Valentin Maréchal a davantage utilisé des gros plans et le hors champs. "Je voulais immerger dans cette impression absolument désagréable et répugnante", indique-t-il. "Mais ça a été compliqué. Cette scène, je l'ai redessinée plein de fois. Si j'avais à en reparler dans une autre BD, j'en parlerais d’une autre manière."

Le rouge revient aussi fréquemment pour figurer ces agressions. La couleur s'est imposée à Alix Garin "par élimination": "Il fallait une couleur qui fasse l'effet d'une gifle et qui soit agressive pour l'œil." "Le rouge devient poisseux, un peu pâteux, un peu lourd dans les scènes qui parlent d'abus", ajoute Aude Mermilliod.

La force de la joie

Dessiner ces événements est le plus souvent éprouvant. "Ce n'était pas agréable de passer des heures à dessiner ces pages-là", concède Aude Mermilliod. "Mais ça ne m'a pas accablé de tristesse. C'était plutôt de la tension." Valentin Maréchal a été étreint par les mêmes sensations. "Ça a duré plusieurs jours. Ce n'était pas simple car ça me renvoyait vers des choses plutôt désagréables. J'essayais de me mettre à distance en écoutant des musiques un peu douces."
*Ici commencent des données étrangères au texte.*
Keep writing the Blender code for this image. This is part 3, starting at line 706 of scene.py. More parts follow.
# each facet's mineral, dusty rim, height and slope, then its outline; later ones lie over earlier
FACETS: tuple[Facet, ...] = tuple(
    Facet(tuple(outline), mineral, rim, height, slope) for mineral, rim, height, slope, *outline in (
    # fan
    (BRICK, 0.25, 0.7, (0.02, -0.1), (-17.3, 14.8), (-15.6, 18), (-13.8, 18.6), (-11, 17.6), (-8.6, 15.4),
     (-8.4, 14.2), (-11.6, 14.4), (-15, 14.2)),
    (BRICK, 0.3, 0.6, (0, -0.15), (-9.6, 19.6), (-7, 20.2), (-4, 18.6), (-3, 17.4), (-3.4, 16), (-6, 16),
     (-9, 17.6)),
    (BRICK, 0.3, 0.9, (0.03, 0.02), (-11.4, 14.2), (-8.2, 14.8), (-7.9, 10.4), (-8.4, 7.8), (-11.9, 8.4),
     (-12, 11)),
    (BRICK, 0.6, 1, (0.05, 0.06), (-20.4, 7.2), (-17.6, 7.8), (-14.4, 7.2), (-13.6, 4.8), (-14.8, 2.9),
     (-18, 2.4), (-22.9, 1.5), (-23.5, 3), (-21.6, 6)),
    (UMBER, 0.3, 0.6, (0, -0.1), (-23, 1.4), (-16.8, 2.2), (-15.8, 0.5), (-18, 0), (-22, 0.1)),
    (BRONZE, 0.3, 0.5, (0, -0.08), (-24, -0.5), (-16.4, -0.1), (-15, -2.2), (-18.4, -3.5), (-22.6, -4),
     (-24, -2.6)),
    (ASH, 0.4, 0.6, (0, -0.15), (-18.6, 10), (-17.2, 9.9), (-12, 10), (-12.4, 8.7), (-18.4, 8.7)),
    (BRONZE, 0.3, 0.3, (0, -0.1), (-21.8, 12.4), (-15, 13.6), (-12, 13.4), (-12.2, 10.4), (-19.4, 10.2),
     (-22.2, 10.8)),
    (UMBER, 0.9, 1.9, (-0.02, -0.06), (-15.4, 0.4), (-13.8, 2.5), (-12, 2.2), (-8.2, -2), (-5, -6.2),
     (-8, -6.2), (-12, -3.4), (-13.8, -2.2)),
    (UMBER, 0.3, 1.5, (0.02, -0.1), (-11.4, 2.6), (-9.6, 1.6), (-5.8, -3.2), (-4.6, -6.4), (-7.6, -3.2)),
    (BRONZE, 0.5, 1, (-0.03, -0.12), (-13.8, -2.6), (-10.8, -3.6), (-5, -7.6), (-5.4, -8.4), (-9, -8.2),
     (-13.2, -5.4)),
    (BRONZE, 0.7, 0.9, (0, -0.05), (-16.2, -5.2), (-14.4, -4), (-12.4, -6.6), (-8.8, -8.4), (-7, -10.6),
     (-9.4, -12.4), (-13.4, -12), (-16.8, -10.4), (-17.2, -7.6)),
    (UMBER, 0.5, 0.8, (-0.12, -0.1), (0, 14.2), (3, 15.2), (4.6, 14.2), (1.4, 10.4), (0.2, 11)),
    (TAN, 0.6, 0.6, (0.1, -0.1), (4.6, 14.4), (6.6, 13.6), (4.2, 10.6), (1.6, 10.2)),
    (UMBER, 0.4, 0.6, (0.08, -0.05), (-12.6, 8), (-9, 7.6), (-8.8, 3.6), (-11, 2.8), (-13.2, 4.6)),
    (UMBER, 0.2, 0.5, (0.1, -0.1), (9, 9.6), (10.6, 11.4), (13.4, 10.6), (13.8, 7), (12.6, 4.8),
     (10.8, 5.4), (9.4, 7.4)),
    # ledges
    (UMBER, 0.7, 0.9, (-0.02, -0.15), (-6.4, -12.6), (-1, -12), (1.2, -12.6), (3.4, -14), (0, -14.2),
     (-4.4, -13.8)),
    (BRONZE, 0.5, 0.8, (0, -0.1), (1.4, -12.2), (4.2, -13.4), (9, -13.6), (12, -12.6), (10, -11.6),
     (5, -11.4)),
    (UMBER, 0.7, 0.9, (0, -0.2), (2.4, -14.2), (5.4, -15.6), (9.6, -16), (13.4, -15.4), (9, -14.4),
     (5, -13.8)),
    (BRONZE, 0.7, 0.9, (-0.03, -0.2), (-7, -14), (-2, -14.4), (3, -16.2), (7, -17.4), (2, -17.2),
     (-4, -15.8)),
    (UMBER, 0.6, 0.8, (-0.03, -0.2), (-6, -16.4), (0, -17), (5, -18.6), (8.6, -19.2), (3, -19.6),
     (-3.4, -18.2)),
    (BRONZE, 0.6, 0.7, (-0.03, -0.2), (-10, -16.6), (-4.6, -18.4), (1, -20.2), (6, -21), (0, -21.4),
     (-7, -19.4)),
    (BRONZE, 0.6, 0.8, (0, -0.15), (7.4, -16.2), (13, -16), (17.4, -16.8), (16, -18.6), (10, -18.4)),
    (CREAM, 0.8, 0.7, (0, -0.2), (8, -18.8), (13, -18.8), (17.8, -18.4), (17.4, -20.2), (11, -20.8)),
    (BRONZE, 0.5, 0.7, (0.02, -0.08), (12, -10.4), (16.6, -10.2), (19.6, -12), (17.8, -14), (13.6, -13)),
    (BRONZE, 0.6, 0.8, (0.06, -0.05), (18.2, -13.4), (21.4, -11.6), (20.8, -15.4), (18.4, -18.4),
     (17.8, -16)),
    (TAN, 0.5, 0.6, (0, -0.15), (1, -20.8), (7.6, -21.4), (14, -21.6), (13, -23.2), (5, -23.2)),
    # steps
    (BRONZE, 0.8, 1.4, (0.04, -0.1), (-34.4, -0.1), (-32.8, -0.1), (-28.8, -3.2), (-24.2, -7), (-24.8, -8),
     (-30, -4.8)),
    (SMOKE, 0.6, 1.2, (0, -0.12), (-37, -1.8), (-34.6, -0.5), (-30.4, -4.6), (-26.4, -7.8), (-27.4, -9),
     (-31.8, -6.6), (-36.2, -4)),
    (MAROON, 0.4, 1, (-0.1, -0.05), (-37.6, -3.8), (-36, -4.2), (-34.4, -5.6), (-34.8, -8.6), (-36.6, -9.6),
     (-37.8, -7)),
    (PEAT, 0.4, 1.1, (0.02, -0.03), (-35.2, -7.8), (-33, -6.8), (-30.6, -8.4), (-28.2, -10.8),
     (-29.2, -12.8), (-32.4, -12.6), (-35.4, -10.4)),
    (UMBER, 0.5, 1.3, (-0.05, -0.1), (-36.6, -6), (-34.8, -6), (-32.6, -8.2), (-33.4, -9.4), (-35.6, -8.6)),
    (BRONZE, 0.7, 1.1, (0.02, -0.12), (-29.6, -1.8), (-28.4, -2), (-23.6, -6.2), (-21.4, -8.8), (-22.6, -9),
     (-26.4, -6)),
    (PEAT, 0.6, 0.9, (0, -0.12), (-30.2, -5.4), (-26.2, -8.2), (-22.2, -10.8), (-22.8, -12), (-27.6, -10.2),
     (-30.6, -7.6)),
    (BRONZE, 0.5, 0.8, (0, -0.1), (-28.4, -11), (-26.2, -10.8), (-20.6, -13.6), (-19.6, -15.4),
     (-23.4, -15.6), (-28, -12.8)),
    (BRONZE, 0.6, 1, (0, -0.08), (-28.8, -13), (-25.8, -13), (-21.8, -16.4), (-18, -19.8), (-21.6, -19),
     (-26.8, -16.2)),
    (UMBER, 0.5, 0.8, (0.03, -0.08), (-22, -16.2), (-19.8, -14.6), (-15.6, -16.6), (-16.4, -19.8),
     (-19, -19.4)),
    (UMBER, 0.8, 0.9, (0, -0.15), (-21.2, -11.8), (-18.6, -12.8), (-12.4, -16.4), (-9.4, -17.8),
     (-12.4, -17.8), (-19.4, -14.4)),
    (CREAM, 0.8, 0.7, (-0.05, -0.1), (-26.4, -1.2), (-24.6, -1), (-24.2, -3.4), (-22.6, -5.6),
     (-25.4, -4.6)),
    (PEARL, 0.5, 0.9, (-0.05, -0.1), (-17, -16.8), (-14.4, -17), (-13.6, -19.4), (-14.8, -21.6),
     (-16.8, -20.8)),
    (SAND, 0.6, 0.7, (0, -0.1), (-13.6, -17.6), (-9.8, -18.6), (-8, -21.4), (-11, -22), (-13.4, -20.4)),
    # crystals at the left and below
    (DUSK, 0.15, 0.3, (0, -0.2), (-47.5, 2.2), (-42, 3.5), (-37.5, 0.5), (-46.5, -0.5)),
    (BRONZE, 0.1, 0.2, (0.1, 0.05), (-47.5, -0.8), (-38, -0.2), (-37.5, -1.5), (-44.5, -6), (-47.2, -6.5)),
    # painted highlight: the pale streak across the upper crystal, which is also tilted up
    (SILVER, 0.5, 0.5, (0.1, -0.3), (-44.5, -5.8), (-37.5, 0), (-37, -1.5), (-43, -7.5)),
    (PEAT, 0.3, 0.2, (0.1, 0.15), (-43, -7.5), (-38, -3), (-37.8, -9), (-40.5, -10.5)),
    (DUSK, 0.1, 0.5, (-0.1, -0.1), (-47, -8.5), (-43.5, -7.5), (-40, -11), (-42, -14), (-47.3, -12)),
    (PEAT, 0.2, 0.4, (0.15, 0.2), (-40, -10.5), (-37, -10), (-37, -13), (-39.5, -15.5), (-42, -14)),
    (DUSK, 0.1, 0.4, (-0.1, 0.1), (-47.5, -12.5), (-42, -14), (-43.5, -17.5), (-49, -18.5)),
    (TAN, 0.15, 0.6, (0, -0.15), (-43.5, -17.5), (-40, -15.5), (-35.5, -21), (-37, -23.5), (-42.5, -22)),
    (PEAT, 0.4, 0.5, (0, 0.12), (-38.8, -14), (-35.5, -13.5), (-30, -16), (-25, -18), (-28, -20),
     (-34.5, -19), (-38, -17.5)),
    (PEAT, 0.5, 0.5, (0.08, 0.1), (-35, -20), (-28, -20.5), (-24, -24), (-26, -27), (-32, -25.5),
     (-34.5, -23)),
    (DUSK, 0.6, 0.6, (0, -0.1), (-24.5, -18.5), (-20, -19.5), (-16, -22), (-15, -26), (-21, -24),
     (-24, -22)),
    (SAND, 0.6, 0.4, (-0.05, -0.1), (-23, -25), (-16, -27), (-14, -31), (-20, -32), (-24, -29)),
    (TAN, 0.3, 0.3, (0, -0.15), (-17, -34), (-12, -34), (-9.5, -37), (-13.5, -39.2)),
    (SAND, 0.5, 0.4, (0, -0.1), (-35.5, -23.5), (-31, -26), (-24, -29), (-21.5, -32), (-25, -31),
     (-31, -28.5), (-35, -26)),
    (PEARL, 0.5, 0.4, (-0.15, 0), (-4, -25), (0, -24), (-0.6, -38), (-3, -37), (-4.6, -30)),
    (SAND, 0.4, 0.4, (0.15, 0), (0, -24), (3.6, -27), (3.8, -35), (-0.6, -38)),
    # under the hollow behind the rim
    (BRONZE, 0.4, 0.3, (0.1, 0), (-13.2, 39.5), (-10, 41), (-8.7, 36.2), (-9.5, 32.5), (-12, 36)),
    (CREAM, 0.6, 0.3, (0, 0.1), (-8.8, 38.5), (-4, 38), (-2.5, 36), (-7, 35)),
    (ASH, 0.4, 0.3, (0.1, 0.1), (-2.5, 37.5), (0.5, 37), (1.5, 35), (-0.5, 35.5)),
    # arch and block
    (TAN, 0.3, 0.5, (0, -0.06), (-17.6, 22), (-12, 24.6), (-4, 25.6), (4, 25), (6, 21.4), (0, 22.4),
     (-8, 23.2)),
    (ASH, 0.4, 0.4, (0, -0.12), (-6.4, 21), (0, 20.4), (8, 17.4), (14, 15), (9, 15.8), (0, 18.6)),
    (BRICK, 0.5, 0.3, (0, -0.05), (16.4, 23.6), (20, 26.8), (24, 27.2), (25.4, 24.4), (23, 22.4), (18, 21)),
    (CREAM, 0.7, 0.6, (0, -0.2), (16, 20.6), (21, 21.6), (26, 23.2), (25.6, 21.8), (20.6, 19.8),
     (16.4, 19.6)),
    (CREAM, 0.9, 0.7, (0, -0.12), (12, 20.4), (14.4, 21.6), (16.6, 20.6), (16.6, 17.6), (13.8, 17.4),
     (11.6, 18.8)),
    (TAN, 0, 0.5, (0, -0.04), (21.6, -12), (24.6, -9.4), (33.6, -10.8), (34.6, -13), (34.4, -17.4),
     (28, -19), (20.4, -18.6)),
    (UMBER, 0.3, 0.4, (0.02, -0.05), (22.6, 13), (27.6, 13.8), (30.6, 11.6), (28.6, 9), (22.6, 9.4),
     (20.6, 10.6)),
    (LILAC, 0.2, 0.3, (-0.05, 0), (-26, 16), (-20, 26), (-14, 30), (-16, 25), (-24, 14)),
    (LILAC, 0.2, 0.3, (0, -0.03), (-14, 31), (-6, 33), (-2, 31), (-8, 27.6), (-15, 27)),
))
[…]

Une distance nécessaire d'autant que ces albums mettent en scène, au-delà des agressions, des images beaucoup plus joyeuses de personnages reprenant goût à la vie. "C'est comme dans la vraie vie", s'exclame Alix Garin. "Je crois à la force de la joie. Les bons souvenirs peuvent finir par remplacer les mauvais. Je trouve que c'est important de proposer des représentations optimistes dans le monde d'aujourd'hui."

"L'art façonne le monde dans lequel on vit. J'ai envie de vivre dans un monde où les gens sont plus résilients, où ils peuvent apprendre et entendre que l'après existe", conclut la dessinatrice. "On a l'impression que pour être entendu dans la gravité de ces faits-là, il faut montrer qu'on souffre à perpétuité. J'aimerais que ça ne soit plus le cas."